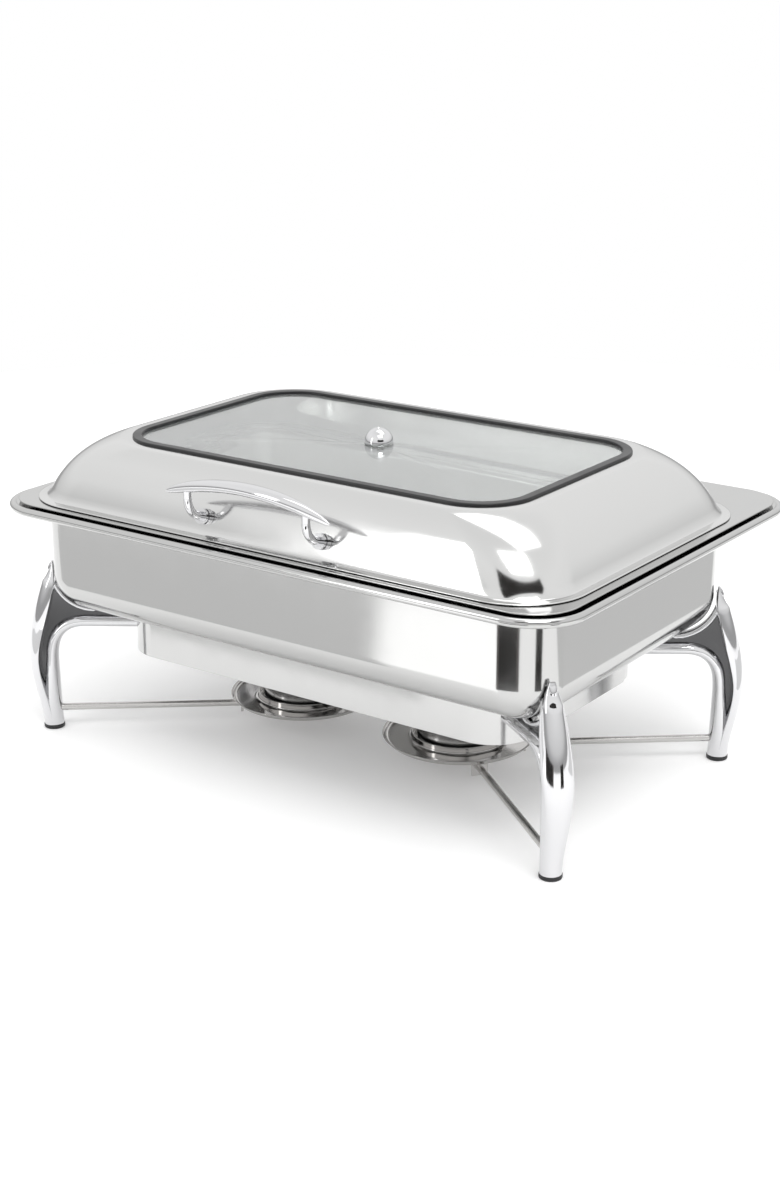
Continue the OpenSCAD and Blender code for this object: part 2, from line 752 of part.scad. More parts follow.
// The lid's steel: a curved side between flange and crown, with the window cut out.
module dome(grow, drop) {
    steps = 7;
    slice = 0.2;
    hull() {
        for (i = [0:steps]) let(t = i / steps, k = curve(t, side_run))
            translate([0, 0, dome_z + dome_h * curve(t, side_rise) - drop - slice])
                linear_extrude(slice) rounded(dome_hx - dome_run_x * k + grow,
                    dome_hy - dome_run_y * k + grow, dome_r + (crown_r - dome_r) * k + grow, $fn = 40);
        translate([0, 0, dome_z - lid_t - drop]) linear_extrude(slice)
            rounded(dome_hx + grow, dome_hy + grow, dome_r + grow, $fn = 40);
    }
}

module lid_shell() {
    color(steel) placed() difference() {
        union() {
            dome(0, 0);
            translate([0, 0, lid_z]) linear_extrude(lid_t) rounded(flange_hx, flange_hy, flange_r);
        }
        dome(-lid_t, lid_t);
        translate([0, 0, crown_z - 10]) linear_extrude(20)
            rounded(seal_hx - 4, seal_hy - 4, seal_r - 4);
        at_posts() translate([0, 0, -15]) cylinder(r = screw_r + 0.1, h = 20);
        at_rivets() cylinder(r = 1.6, h = 30, center = true);
    }
}

// The seal's section hooks over the crown's edge and holds the glass in its groove.
module window_seal() {
    low = crown_z - lid_t - 2.2;
    groove = crown_z - 0.8;
    color(dark) placed() carried(seal_hx - seal_r, seal_hy - seal_r) difference() {
        union() {
            translate([seal_r - seal_w, crown_z]) square([seal_w, seal_top]);
            translate([seal_r - seal_w, low]) square([seal_w, 2.2]);
            translate([seal_r - seal_w, groove - glass_t - 1.4])
                square([seal_w - 4, seal_top + glass_t + 2.2]);
        }
        translate([seal_r - seal_w - 1, groove - glass_t]) square([3.5, glass_t]);
    }
}

glass_top = crown_z - 0.8;
module window_glass() {
    edge = seal_w - 2.4;
    color([0.75, 0.85, 0.85, 0.35]) placed()
        translate([0, 0, glass_top - glass_t]) linear_extrude(glass_t) difference() {
            rounded(seal_hx - edge, seal_hy - edge, seal_r - edge);
            circle(3.2);
        }
}

// The knob is a hollow half ball with a steam hole in its crown.
module vent_knob() {
    color(chrome) placed() translate([0, 0, glass_top]) difference() {
        union() {
            intersection() {
                translate([0, 0, 1.4]) sphere(vent_r);
                cylinder(r = vent_r + 1, h = vent_r + 3);
            }
            translate([0, 0, -glass_t - 6]) cylinder(r = 3, h = glass_t + 7);
        }
        translate([0, 0, -glass_t - 7]) cylinder(r = 1.2, h = vent_r + glass_t + 12);
    }
}

module vent_nut() {
    color(steel) placed() translate([0, 0, glass_top - glass_t - 4]) difference() {
        union() {
            cylinder(r = 6, h = 3, $fn = 6);
            translate([0, 0, 3 - eps]) cylinder(r = 8, h = 1);
        }
        translate([0, 0, -1]) cylinder(r = 3, h = 8);
    }
}

// Handle: the posts' own frame has +Z square to the lid's front, outward.
module at_posts() {
    for (s = [-1, 1]) at_post(s) children();
}

module at_post(s) {
    translate([s * post_span / 2, -post_y, post_z]) rotate([90 - post_tilt, 0, 0]) children();
}

module handle_post(s) {
    color(chrome) placed() difference() {
        union() {
            at_post(s) {
                translate([0, 0, post_gap])
                    cylinder(r = post_r + post_shoulder, h = collar_l + post_shoulder);
                translate([0, post_bend, post_stub]) rotate([0, 90, 0])
                    rotate([0, 0, 270 - post_turn]) rotate_extrude(angle = post_turn)
                        translate([post_bend, 0]) circle(post_r);
            }
            translate([s * post_span / 2, -bar_y, post_bend_z - 1])
                cylinder(r = tenon_r, h = post_rise + 1);
        }
        at_post(s) cylinder(r = screw_r, h = 8);
    }
}

// Two raised rings where each post meets the lid.
module handle_collars() {
    color(chrome) placed() for (s = [-1, 1]) at_post(s) difference() {
        union() {
            translate([0, 0, post_gap]) cylinder(r = collar_rim, h = 2.6);
            translate([0, 0, 2]) cylinder(r = collar_rim - 1.6, h = 3);
            translate([0, 0, 4]) cylinder(r = collar_rim - 0.4, h = 2.6);
        }
        cylinder(r = post_r + post_shoulder, h = 12);
    }
}

module handle_screws() {
    color(steel) placed() at_posts() {
        translate([0, 0, -lid_t - 0.6]) cylinder(r = screw_r, h = lid_t + 8);
        translate([0, 0, -lid_t - 3.4]) cylinder(r = 4.5, h = 2.8);
    }
}

// The bar is an arch seen from the front and a pointed leaf seen from above.
module handle_bar() {
    leaf_r = (pow(bar_l / 2, 2) + pow(bar_w / 2, 2)) / bar_w;
    color(chrome) placed() difference() {
        intersection() {
            translate([0, -bar_y + bar_w, bar_mid_z - bar_radius]) rotate([90, 0, 0])
                linear_extrude(2 * bar_w) difference() {
                    circle(bar_radius + bar_t / 2, $fn = 360);
                    circle(bar_radius - bar_t / 2, $fn = 360);
                }
            translate([0, -bar_y, bar_mid_z - bar_droop - bar_t])
                linear_extrude(bar_droop + 2 * bar_t) intersection() {
                    translate([0, leaf_r - bar_w / 2]) circle(leaf_r, $fn = 360);
                    translate([0, bar_w / 2 - leaf_r]) circle(leaf_r, $fn = 360);
                }
        }
        for (s = [-1, 1]) translate([s * post_span / 2, -bar_y, post_top_z - 20])
            cylinder(r = tenon_r, h = 20);
    }
}

apron_front();
apron_rear();
corner_clamps();
clamp_screws();
leg_bolts();
leg(-1, -1);  // leg_front_left
leg(1, -1);  // leg_front_right
leg(-1, 1);  // leg_rear_left
leg(1, 1);  // leg_rear_right
foot(-1, -1);  // foot_front_left
foot(1, -1);  // foot_front_right
foot(-1, 1);  // foot_rear_left
foot(1, 1);  // foot_rear_right
brace(-1, -1);  // brace_front_left
brace(1, -1);  // brace_front_right
brace(-1, 1);  // brace_rear_left
brace(1, 1);  // brace_rear_right
brace_tabs();
tray(-1);  // tray_left
tray(1);  // tray_right
fuel_cup(-1);  // fuel_cup_left
fuel_cup(1);  // fuel_cup_right
flame_cover(-1);  // flame_cover_left
flame_cover(1);  // flame_cover_right
water_pan();
cover_frame();
food_pan();
hinge_housing();
hinge_brackets();
hinge_damper();
bracket_screws();
housing_screws();
hinge_pin();
lid_arm(-1);  // lid_arm_left
lid_arm(1);  // lid_arm_right
arm_rivets();
lid_shell();
window_seal();
window_glass();
vent_knob();
vent_nut();
handle_bar();
handle_post(-1);  // handle_post_left
handle_post(1);  // handle_post_right
handle_collars();
handle_screws();
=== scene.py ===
from math import asin, atan2, cos, degrees, hypot, pi, radians, sin

import bmesh
import bpy
from mathutils import Matrix, Vector


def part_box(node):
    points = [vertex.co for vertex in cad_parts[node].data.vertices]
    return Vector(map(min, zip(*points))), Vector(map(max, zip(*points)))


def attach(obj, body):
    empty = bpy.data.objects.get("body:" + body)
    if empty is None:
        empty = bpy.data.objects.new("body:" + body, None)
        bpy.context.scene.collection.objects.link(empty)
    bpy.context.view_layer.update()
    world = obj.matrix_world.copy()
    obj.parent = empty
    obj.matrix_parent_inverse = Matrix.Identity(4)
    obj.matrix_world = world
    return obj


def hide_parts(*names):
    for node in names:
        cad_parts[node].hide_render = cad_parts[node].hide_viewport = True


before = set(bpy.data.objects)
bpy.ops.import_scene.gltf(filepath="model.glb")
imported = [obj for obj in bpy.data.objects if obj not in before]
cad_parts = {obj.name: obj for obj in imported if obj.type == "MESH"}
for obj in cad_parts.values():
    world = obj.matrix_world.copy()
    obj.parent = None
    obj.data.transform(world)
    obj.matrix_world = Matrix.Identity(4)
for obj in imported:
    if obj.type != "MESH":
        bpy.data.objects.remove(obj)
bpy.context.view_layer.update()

# The studio: a sheet of white paper under the dish, a bright room and three soft boxes. Black
# cards stand close to the dish and lit ones lie on the paper, as they do when chrome is shot.
# Only mirrors see the cards.
camera_at = Vector((0.99775, -1.41586, 0.72447))
camera_back = Vector((0.54699, -0.77246, 0.32266)).normalized()
camera_right = Vector((-camera_back.y, camera_back.x, 0)).normalized()
camera_up = camera_back.cross(camera_right)
camera_turn = Matrix((camera_right, camera_up, camera_back)).transposed()

camera = bpy.data.objects.new("camera", bpy.data.cameras.new("camera"))
camera.matrix_world = Matrix.Translation(camera_at) @ camera_turn.to_4x4()
camera.data.sensor_fit = "HORIZONTAL"
camera.data.sensor_width = 36
camera.data.lens = 92.05
camera.data.clip_end = 50
bpy.context.collection.objects.link(camera)
bpy.context.scene.camera = camera
bpy.context.scene.view_settings.view_transform = "Standard"

room = bpy.data.worlds.new("room")
room.use_nodes = True
room_tree = room.node_tree
backdrop = room_tree.nodes["Background"]
direction = room_tree.nodes.new("ShaderNodeTexCoord")
height = room_tree.nodes.new("ShaderNodeSeparateXYZ")
walls = room_tree.nodes.new("ShaderNodeValToRGB")
seen = room_tree.nodes.new("ShaderNodeLightPath")
mix = room_tree.nodes.new("ShaderNodeMix")
mix.data_type = "RGBA"
mix.inputs["B"].default_value = (1, 1, 1, 1)
wall_stops = walls.color_ramp.elements
wall_stops[0].color = (0.45, 0.45, 0.45, 1)
for position, shade in ((0.08, 0.8), (0.3, 1.05), (0.6, 1.1)):
    stop = wall_stops.new(position)
    stop.color = (shade, shade, shade, 1)
room_tree.links.new(direction.outputs["Generated"], height.inputs["Vector"])
room_tree.links.new(height.outputs["Z"], walls.inputs["Fac"])
room_tree.links.new(walls.outputs["Color"], mix.inputs["A"])
room_tree.links.new(seen.outputs["Is Camera Ray"], mix.inputs["Factor"])
room_tree.links.new(mix.outputs["Result"], backdrop.inputs["Color"])
bpy.context.scene.world = room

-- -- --

## [WHAT YOU ARE ASKED TO DO]
Only lines with "points" are wanted here; list each of them.

## [TASK RESULT]
    points = [vertex.co for vertex in cad_parts[node].data.vertices]
    return Vector(map(min, zip(*points))), Vector(map(max, zip(*points)))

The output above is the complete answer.